Offline RL is a dead end for this approach. The depth benefits are tied to online interaction. This is a fundamental constraint, not an engineering limitation to be engineered around.
Sim-to-real transfer is an open problem. The acrobatic behaviors at high depth are impressive in simulation. Whether they survive contact with real-world physics, sensor noise, and actuation delays is entirely unknown.
Compute costs are real. The H100 requirement and 50M+ transition threshold are not trivial. Teams without dedicated ML infrastructure will face meaningful barriers to entry.
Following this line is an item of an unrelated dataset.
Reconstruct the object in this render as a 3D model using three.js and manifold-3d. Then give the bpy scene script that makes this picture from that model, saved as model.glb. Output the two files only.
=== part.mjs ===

Traditional RL algorithms do not benefit. The depth scaling is specific to CRL’s self-supervised objective. Teams invested in PPO, SAC, TD3, or other traditional RL algorithms cannot simply add layers and expect similar gains. The algorithm choice is as important as the depth choice.
Conclusion
The 1000-layer network research represents a genuine paradigm shift in RL architecture design, with documented performance gains of 2x to 50x and the emergence of qualitatively new behaviors at critical depth thresholds. For teams working on goal-conditioned locomotion and manipulation in simulation, with access to H100-class GPU infrastructure and JAX-based parallel environments, this approach is currently the strongest available option and warrants serious adoption consideration.
The rollout path is clear but demanding: systematic depth calibration, strict adherence to the three-component architecture recipe, patience for the 50M+ transition threshold, and honest acknowledgment of the simulation-only scope. Teams that approach adoption with these constraints in mind will find a powerful and well-documented tool. Teams that underestimate the infrastructure requirements or attempt to shortcut the depth calibration process are likely to reach false-negative conclusions.
The code is publicly available, the paper is peer-reviewed and Best Paper recognized, and the PyTorch community package lowers the barrier to entry. The question for most teams is not whether the approach works — the evidence is strong — but whether their specific workflow, infrastructure, and task domain align with the conditions under which it has been demonstrated to work.